Этот крик разбудил наконец старого фуллона (рабочего-суконщика), живущего в каморке над булочной; он призвал гнев подземных богов на голову хозяина и решил искать другого помещения, как часто решал, когда его беспокоили. И всегда оставался; трудно бедному человеку найти в Помпеях удобное пристанище. Уснуть он уже не мог; отдернул тряпку, завешивающую крошечную щель – окно, и увидал, что на улице уже светло. Это открытие утешило старика: он решил, что соседняя харчевня, вероятно, уже открыта. Ставни харчевни оказались действительно уже отодвинутыми.

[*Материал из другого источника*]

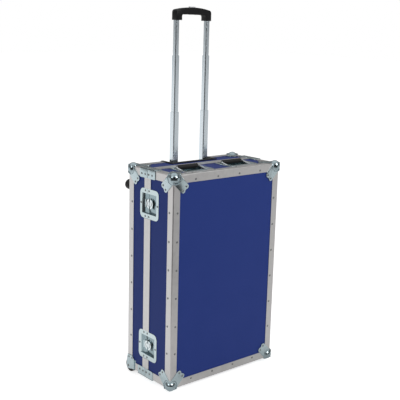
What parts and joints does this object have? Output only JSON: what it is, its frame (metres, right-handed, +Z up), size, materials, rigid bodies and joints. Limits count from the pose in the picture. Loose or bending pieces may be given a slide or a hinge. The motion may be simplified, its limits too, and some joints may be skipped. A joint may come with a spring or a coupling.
{
  "type": "flight case",
  "caption": "Upright lighting flight case: laminated panels in aluminium edging, ball corners, recessed latches and handles, castor corners, drawn pull handle",
  "frame": {"origin": "on the floor under the middle of the whole object's box, wheels and back feet included", "axes": "+Z up, +Y to the back with the pull handle, +X to the hinge side on the right seen from the front"},
  "size_m": [0.529, 0.303, 1.381],
  "materials": {
    "laminate": "birch plywood with royal blue laminate, fine satin grain",
    "aluminium": "satin anodised extrusion",
    "zinc": "bright zinc-plated pressed steel",
    "chrome": "bright plated wire",
    "polished_tube": "polished drawn tube",
    "black_plastic": "moulded, fine texture",
    "grey_plastic": "moulded, satin",
    "rubber": "moulded rubber",
    "tyre": "solid rubber tyre"
  },
  "bodies": {
    "base": {"base_back_panel": "laminate", "base_left_panel": "laminate", "base_right_panel": "laminate", "base_top_panel": "laminate", "base_bottom_panel": "laminate", "base_left_edging": "aluminium", "base_right_edging": "aluminium", "base_bottom_edging": "aluminium", "base_closing_profile": "aluminium", "ball_corner_back_left_top": "zinc", "ball_corner_back_right_top": "zinc", "castor_left": "zinc", "castor_right": "zinc", "hinge_base_leaf": "zinc", "lower_latch_keeper_dish": "zinc", "upper_latch_keeper_dish": "zinc", "pull_handle_housing": "black_plastic", "fixed_tubes": "zinc", "back_foot_left": "rubber", "back_foot_right": "rubber"},
    "lid": {"lid_front_panel": "laminate", "lid_left_panel": "laminate", "lid_right_panel": "laminate", "lid_top_panel": "laminate", "lid_bottom_panel": "laminate", "lid_edging": "aluminium", "lid_closing_profile": "aluminium", "ball_corner_front_left_top": "zinc", "ball_corner_front_right_top": "zinc", "ball_corner_front_left_bottom": "zinc", "ball_corner_front_right_bottom": "zinc", "hinge_lid_leaf": "zinc", "left_handle_dish": "zinc", "right_handle_dish": "zinc", "front_foot_left": "rubber", "front_foot_right": "rubber", "lower_latch_lid_dish": "zinc", "upper_latch_lid_dish": "zinc"},
    "outer_stage": {"outer_tube_left": "polished_tube", "outer_tube_right": "polished_tube"},
    "middle_stage": {"middle_tube_left": "polished_tube", "middle_tube_right": "polished_tube"},
    "grip_stage": {"grip_tube_left": "polished_tube", "grip_tube_right": "polished_tube", "pull_grip": "black_plastic"},
    "release_button": {"release_button": "grey_plastic"},
    "wheel_left": {"wheel_left": "tyre"},
    "wheel_right": {"wheel_right": "tyre"},
    "lower_latch_hub": {"lower_latch_hub": "zinc"},
    "lower_latch_front_wing": {"lower_latch_front_wing": "zinc"},
    "lower_latch_rear_wing": {"lower_latch_rear_wing": "zinc"},
    "lower_latch_hook": {"lower_latch_hook": "zinc"},
    "upper_latch_hub": {"upper_latch_hub": "zinc"},
    "upper_latch_front_wing": {"upper_latch_front_wing": "zinc"},
    "upper_latch_rear_wing": {"upper_latch_rear_wing": "zinc"},
    "upper_latch_hook": {"upper_latch_hook": "zinc"},
    "left_handle": {"left_handle_bail": "chrome", "left_handle_grip": "rubber"},
    "right_handle": {"right_handle_bail": "chrome", "right_handle_grip": "rubber"}
  },
  "joints": [
    {"name": "lid_hinge", "type": "hinge", "parent": "base", "child": "lid", "pos_m": [0.2564, 0.0065, 0.415], "axis": [0, 0, 1], "range_deg": [0, 100]},
    {"name": "lower_latch_turn", "type": "hinge", "parent": "lid", "child": "lower_latch_hub", "pos_m": [-0.2459, -0.002, 0.1455], "axis": [-1, 0, 0], "range_deg": [0, 180]},
    {"name": "lower_latch_hook_tilt", "type": "hinge", "parent": "lid", "child": "lower_latch_hook", "pos_m": [-0.24665, -0.0151, 0.1455], "axis": [0, 0, -1], "range_deg": [0, 3.6]},
    {"name": "lower_latch_front_wing_fold", "type": "hinge", "parent": "lower_latch_hub", "child": "lower_latch_front_wing", "pos_m": [-0.2511, -0.0051, 0.1455], "axis": [0, 0, -1], "range_deg": [0, 90]},
    {"name": "lower_latch_rear_wing_fold", "type": "hinge", "parent": "lower_latch_hub", "child": "lower_latch_rear_wing", "pos_m": [-0.2511, 0.0011, 0.1455], "axis": [0, 0, 1], "range_deg": [0, 90]},
    {"name": "upper_latch_turn", "type": "hinge", "parent": "lid", "child": "upper_latch_hub", "pos_m": [-0.2459, -0.002, 0.6845], "axis": [-1, 0, 0], "range_deg": [0, 180]},
    {"name": "upper_latch_hook_tilt", "type": "hinge", "parent": "lid", "child": "upper_latch_hook", "pos_m": [-0.24665, -0.0151, 0.6845], "axis": [0, 0, -1], "range_deg": [0, 3.6]},
    {"name": "upper_latch_front_wing_fold", "type": "hinge", "parent": "upper_latch_hub", "child": "upper_latch_front_wing", "pos_m": [-0.2511, -0.0051, 0.6845], "axis": [0, 0, -1], "range_deg": [0, 90]},
    {"name": "upper_latch_rear_wing_fold", "type": "hinge", "parent": "upper_latch_hub", "child": "upper_latch_rear_wing", "pos_m": [-0.2511, 0.0011, 0.6845], "axis": [0, 0, 1], "range_deg": [0, 90]},
    {"name": "left_handle_lift", "type": "hinge", "parent": "lid", "child": "left_handle", "pos_m": [-0.108, -0.08195, 0.8045], "axis": [1, 0, 0], "range_deg": [0, 85], "stiffness_Nm_per_rad": 0.1, "springref_deg": -22.92},
    {"name": "right_handle_lift", "type": "hinge", "parent": "lid", "child": "right_handle", "pos_m": [0.108, -0.08195, 0.8045], "axis": [1, 0, 0], "range_deg": [0, 85], "stiffness_Nm_per_rad": 0.1, "springref_deg": -22.92},
    {"name": "outer_stage_slide", "type": "slide", "parent": "base", "child": "outer_stage", "axis": [0, 0, 1], "range_m": [-0.2337, 0]},
    {"name": "middle_stage_slide", "type": "slide", "parent": "outer_stage", "child": "middle_stage", "axis": [0, 0, 1], "range_m": [-0.2067, 0]},
    {"name": "grip_stage_slide", "type": "slide", "parent": "middle_stage", "child": "grip_stage", "axis": [0, 0, 1], "range_m": [-0.1267, 0]},
    {"name": "release_button_press", "type": "slide", "parent": "grip_stage", "child": "release_button", "axis": [0, 0, -1], "range_m": [0, 0.003], "stiffness_N_per_m": 300, "springref_m": -0.002},
    {"name": "wheel_left_roll", "type": "hinge", "parent": "base", "child": "wheel_left", "pos_m": [-0.238, 0.1155, 0.026], "axis": [1, 0, 0], "continuous": true},
    {"name": "wheel_right_roll", "type": "hinge", "parent": "base", "child": "wheel_right", "pos_m": [0.238, 0.1155, 0.026], "axis": [1, 0, 0], "continuous": true}
  ],
  "couplings": [
    {"joint": "lower_latch_hook_tilt", "follows": "lower_latch_turn", "ratio": 0.02},
    {"joint": "upper_latch_hook_tilt", "follows": "upper_latch_turn", "ratio": 0.02}
  ]
}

На широком прилавке, выходящем прямо на улицу, заманчиво лежала всякая снедь. Припасы тут, правда, не очень привлекательные для человека с тонким вкусом, но такие посетители сюда и не заглядывают. А погонщики мулов, носильщики тяжестей, бедные ремесленники, идущие на работу, да рабы – все это народ невзыскательный. Они оценят и бобы, и горох, разваренный в горячей воде, и темный жесткий хлеб, вареную, не очень свежую, свинину, и сушеную мелкую рыбу. В прилавок, загибающейся углом внутрь харчевни, вделаны глубокие сосуды с кисловатым вином, разбавленным водою. На небольшом очаге в глубине помещения варится похлебка, от которой сильно пахнет чесноком. Пока старик закусывал, продавец рассказал ему, какие путники приехали вчера вечером и ночевали здесь в гостинице. Один из них был недавно в Городе (в Риме) и рассказывал чудеса про праздник певцов. Он говорил – продавец не знал, верить ли этому, – будто молодой император лично участвовал в состязании и получил венок победителя. Старый фуллон жадно слушал, забывая стынущую похлебку. Когда-то в молодости он сам побывал в Городе и мечтал еще раз попасть туда.

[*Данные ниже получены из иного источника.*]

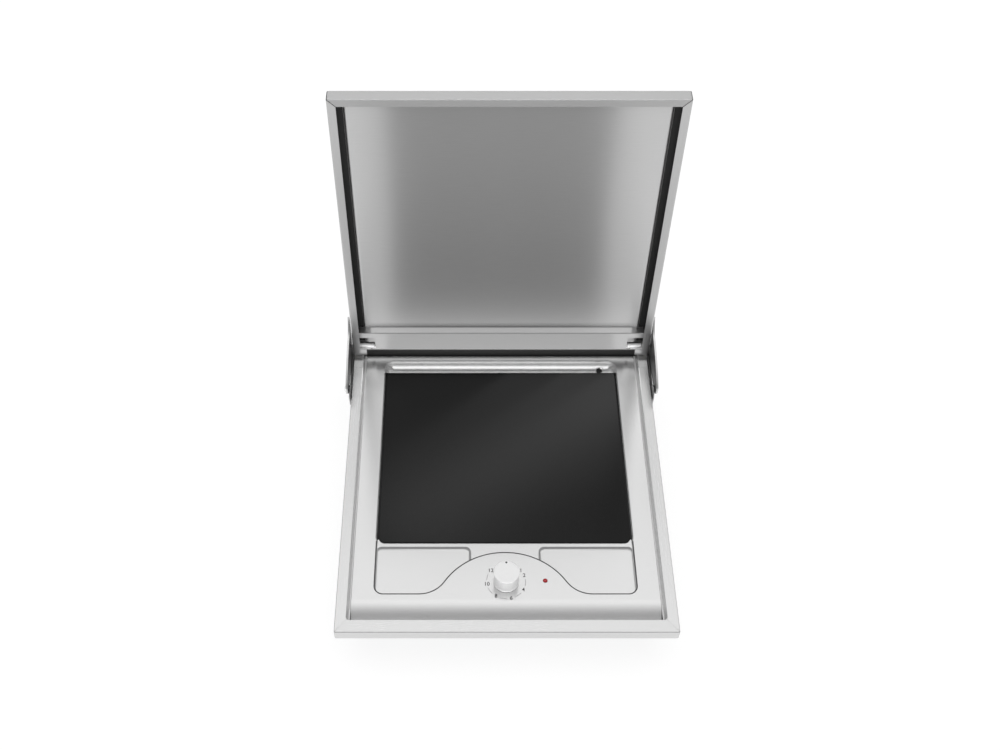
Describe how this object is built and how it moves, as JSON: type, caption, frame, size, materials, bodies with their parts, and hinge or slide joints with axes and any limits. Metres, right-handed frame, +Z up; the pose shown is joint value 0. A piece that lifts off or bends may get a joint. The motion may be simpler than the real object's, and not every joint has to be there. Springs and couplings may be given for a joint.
{
  "type": "built-in electric hot plate",
  "caption": "Built-in electric hot plate with black heated plate, front wells, rear drip trough, rotary control, pilot light and hinged steel lid.",
  "frame": {"origin": "under the middle of the bounding box, in the plane of the casing's underside", "axes": "+X to the user's right, +Y away from the user towards the hinge, +Z up"},
  "size_m": [0.499, 0.517, 0.595],
  "materials": {
    "black_damping": "matt black damping sheet",
    "black_glass_plate": "black glass-ceramic, high gloss",
    "black_plastic": "black heat-resistant moulding",
    "black_seal": "matt black silicone",
    "bright_steel": "turned and polished",
    "brushed_steel_deck": "pressed and satin brushed from side to side",
    "brushed_steel_frame": "fine brushed along each member, satin sheen",
    "brushed_steel_lid": "satin brushed sheet, soft blurred reflections",
    "element_sheath": "heat-darkened sheath",
    "galvanised_steel": "zinc-coated sheet, dull grey",
    "hinge_steel": "brushed plate with bright cut edges",
    "insulation_fibre": "soft off-white fibre board",
    "ivory_plastic": "ivory heat-resistant moulding",
    "knob_aluminium": "spun face, bright, fine circular turning lines",
    "red_lens": "red moulded lens, glossy"
  },
  "bodies": {
    "base": {"frame_front": "brushed_steel_frame", "collar_front": "galvanised_steel", "frame_left": "brushed_steel_frame", "collar_left": "galvanised_steel", "frame_right": "brushed_steel_frame", "collar_right": "galvanised_steel", "frame_rear": "brushed_steel_frame", "collar_rear": "galvanised_steel", "hob_deck": "brushed_steel_deck", "drip_trough": "brushed_steel_deck", "hot_plate": "black_glass_plate", "plate_seal": "black_seal", "plate_rail_left": "galvanised_steel", "plate_rail_right": "galvanised_steel", "heating_element": "element_sheath", "element_tray": "galvanised_steel", "insulation_pad": "insulation_fibre", "bottom_casing": "galvanised_steel", "cable_gland": "black_plastic", "terminal_block": "ivory_plastic", "drain_spout": "bright_steel", "energy_regulator": "ivory_plastic", "pilot_lens": "red_lens", "pilot_lamp_body": "black_plastic", "hinge_barrel_left": "bright_steel", "hinge_pin_left": "bright_steel", "hinge_bracket_left": "hinge_steel", "hinge_cheek_left": "hinge_steel", "cheek_spacer_left": "bright_steel", "hinge_screw_left": "bright_steel", "hinge_barrel_right": "bright_steel", "hinge_pin_right": "bright_steel", "hinge_bracket_right": "hinge_steel", "hinge_cheek_right": "hinge_steel", "cheek_spacer_right": "bright_steel", "hinge_screw_right": "bright_steel", "casing_screw_front_left": "bright_steel", "clamp_screw_front_left": "bright_steel", "worktop_clamp_front_left": "galvanised_steel", "casing_screw_front_right": "bright_steel", "clamp_screw_front_right": "bright_steel", "worktop_clamp_front_right": "galvanised_steel", "casing_screw_rear_left": "bright_steel", "clamp_screw_rear_left": "bright_steel", "worktop_clamp_rear_left": "galvanised_steel", "casing_screw_rear_right": "bright_steel", "clamp_screw_rear_right": "bright_steel", "worktop_clamp_rear_right": "galvanised_steel"},
    "lid": {"lid_panel": "brushed_steel_lid", "lid_liner": "brushed_steel_lid", "lid_damping_sheet": "black_damping", "lid_rim_front": "brushed_steel_lid", "lid_rim_left": "brushed_steel_lid", "lid_rim_right": "brushed_steel_lid", "lid_rear_rail": "brushed_steel_lid", "lid_bush_left": "ivory_plastic", "lid_bush_right": "ivory_plastic"},
    "knob": {"knob": "knob_aluminium", "knob_index": "black_plastic", "regulator_shaft": "bright_steel"}
  },
  "joints": [
    {"name": "lid_hinge", "type": "hinge", "parent": "base", "child": "lid", "pos_m": [0, 0.2487, 0.086], "axis": [1, 0, 0], "range_deg": [0, 90]},
    {"name": "knob_turn", "type": "hinge", "parent": "base", "child": "knob", "pos_m": [0.0008, -0.1716, 0.058], "axis": [0, 0, -1], "range_deg": [0, 308]}
  ]
}
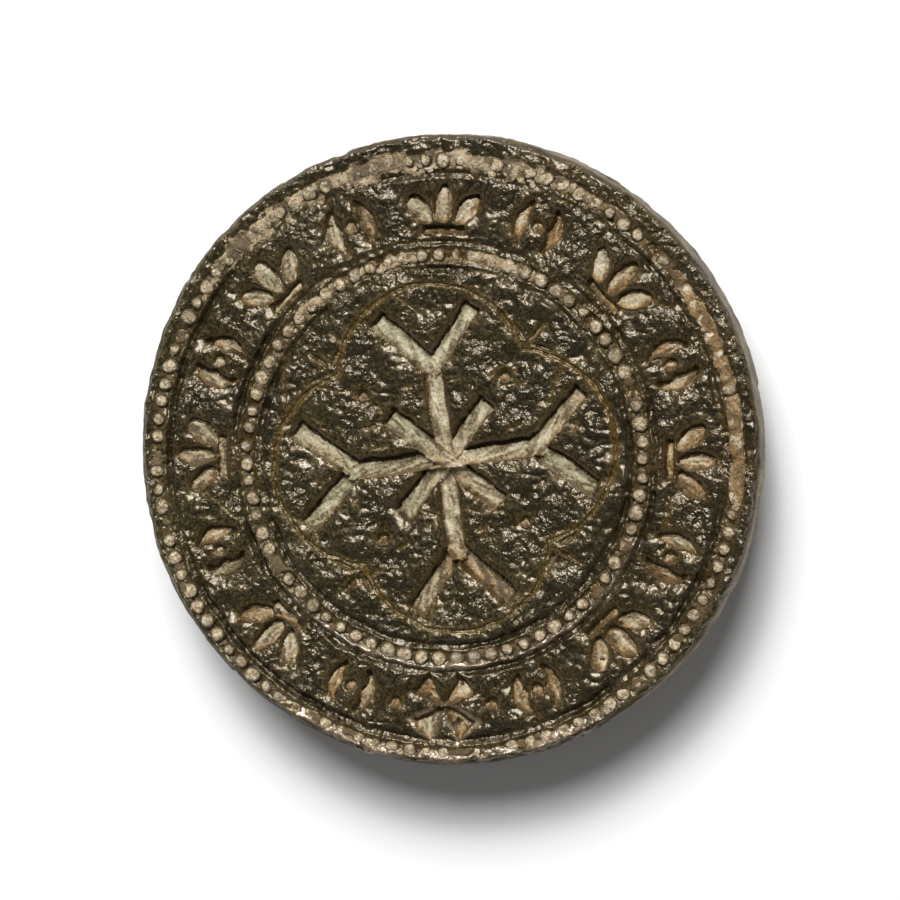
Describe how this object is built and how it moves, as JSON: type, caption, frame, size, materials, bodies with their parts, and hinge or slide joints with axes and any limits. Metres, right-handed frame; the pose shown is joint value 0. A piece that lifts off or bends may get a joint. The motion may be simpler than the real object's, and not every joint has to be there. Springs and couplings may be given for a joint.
{
  "type": "seal matrix",
  "caption": "Round engraved bronze seal die with beaded borders, an ornament band, a forked-cross device and a fold-flat pierced handle hinged on its back.",
  "frame": {"origin": "on the resting surface, straight below the centre of the round plate", "axes": "+Z out of the engraved face, +Y from the handle's pierced end towards its hinge side, and the folded handle points to -Y"},
  "size_m": [0.03, 0.03, 0.0056],
  "materials": {
    "bronze_patina": "dark brown-black patina with pale soil in the cuts",
    "bronze_worn": "worn dark patina, a little smoother than the die",
    "iron_pin": "dull rusted iron"
  },
  "bodies": {
    "die": {"die_plate": "bronze_patina", "hinge_ear_left": "bronze_worn", "hinge_ear_right": "bronze_worn", "hinge_pin": "iron_pin"},
    "handle": {"handle": "bronze_worn"}
  },
  "joints": [
    {"name": "handle_fold", "type": "hinge", "parent": "die", "child": "handle", "pos_m": [0, 0.0035, 0.0015], "axis": [1, 0, 0], "range_deg": [0, 90]}
  ]
}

Он так увлекся разговором, что едва не опоздал на работу.
На улице попадаются уже прохожие; рабы идут в сторону форума за провизией, занятые люди спешат по делам. Загородив на минуту всю улицу, проехала повозка с живностью, направляясь к рынку – мацеллуму. Копыта мула звонко стучат по мостовой; сильное животное легко подымается на плиты лавы, для удобства пешеходов положенные поперек улицы на каждом перекрестке, точно мостики от тротуара к тротуару. Эти плиты положены с таким расчетом, чтобы колеса повозок и колесниц свободно проходили между ними и тротуаром. Поэтому-то в Помпеях все экипажи одной ширины. Возничий усиленно щелкает бичом, боясь встречи. Нет ничего неприятнее, как такая встреча в узкой улице: нельзя ни повернуть, ни разъехаться. И приходится одной из повозок пятиться до соседнего перекрестка, чтобы, завернув за угол, пропустить другую.

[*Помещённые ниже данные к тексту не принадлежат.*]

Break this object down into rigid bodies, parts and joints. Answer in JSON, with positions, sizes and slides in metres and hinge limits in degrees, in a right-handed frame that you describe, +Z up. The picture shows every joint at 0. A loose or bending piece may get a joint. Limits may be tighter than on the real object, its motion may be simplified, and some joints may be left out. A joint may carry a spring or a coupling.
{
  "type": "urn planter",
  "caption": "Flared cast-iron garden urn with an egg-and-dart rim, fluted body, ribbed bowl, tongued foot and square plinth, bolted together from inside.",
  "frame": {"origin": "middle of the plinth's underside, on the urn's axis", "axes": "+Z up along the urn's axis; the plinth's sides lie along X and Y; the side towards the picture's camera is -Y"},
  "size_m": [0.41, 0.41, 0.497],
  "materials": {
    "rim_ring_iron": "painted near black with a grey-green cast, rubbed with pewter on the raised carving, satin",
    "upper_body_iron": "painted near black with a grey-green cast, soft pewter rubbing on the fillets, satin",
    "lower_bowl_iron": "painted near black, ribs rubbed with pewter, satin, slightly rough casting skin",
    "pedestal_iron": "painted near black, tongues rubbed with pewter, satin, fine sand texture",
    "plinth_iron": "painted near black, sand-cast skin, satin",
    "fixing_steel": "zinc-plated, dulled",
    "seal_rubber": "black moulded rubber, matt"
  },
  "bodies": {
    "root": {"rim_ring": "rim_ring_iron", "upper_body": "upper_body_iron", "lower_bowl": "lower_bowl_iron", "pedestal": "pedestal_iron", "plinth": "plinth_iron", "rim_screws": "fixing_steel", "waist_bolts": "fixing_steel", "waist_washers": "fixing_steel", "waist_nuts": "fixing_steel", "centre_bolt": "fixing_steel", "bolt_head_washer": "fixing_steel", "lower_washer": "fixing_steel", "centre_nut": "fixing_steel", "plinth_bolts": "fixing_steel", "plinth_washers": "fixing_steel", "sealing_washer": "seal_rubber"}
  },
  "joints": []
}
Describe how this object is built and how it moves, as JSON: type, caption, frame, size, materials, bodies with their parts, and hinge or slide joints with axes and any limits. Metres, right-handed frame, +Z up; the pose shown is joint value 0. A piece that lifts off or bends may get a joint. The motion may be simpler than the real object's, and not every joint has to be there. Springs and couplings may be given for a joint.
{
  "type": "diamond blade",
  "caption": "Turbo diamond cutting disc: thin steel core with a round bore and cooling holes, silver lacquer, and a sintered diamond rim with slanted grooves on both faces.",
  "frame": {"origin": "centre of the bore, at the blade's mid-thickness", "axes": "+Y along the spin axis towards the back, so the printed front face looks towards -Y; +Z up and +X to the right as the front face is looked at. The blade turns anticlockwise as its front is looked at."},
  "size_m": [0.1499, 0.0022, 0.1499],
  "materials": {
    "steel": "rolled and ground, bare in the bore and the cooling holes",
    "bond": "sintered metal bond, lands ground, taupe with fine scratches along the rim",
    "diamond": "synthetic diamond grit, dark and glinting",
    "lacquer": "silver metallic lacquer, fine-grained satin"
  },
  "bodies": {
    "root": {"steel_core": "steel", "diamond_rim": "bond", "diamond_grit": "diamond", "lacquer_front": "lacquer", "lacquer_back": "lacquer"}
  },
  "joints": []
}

Фуллоника, в которой работает старый суконщик, принадлежит городу, но ее арендует Цецилий Юкунд. Кто в Помпеях не знает банкира Юкунда? И сам он знает всех и каждого и дела многих знает лучше, чем они сами. Он не принадлежит к помпеянской знати, однако никогда не выходит на улицу без толпы клиентов. Если заглянуть в его атриум утром в приемные часы, там всегда встретишь множество народа. Продает ли человек дом или покупает его, он обращается за помощью к Юкунду. Идет к нему и тот, кому нужны деньги, и тот, у кого они есть. Среди дел его производство сукна – только одно из многих: он не успевает лично входить во все подробности работы фуллоники; ею заведует вольноотпущенный.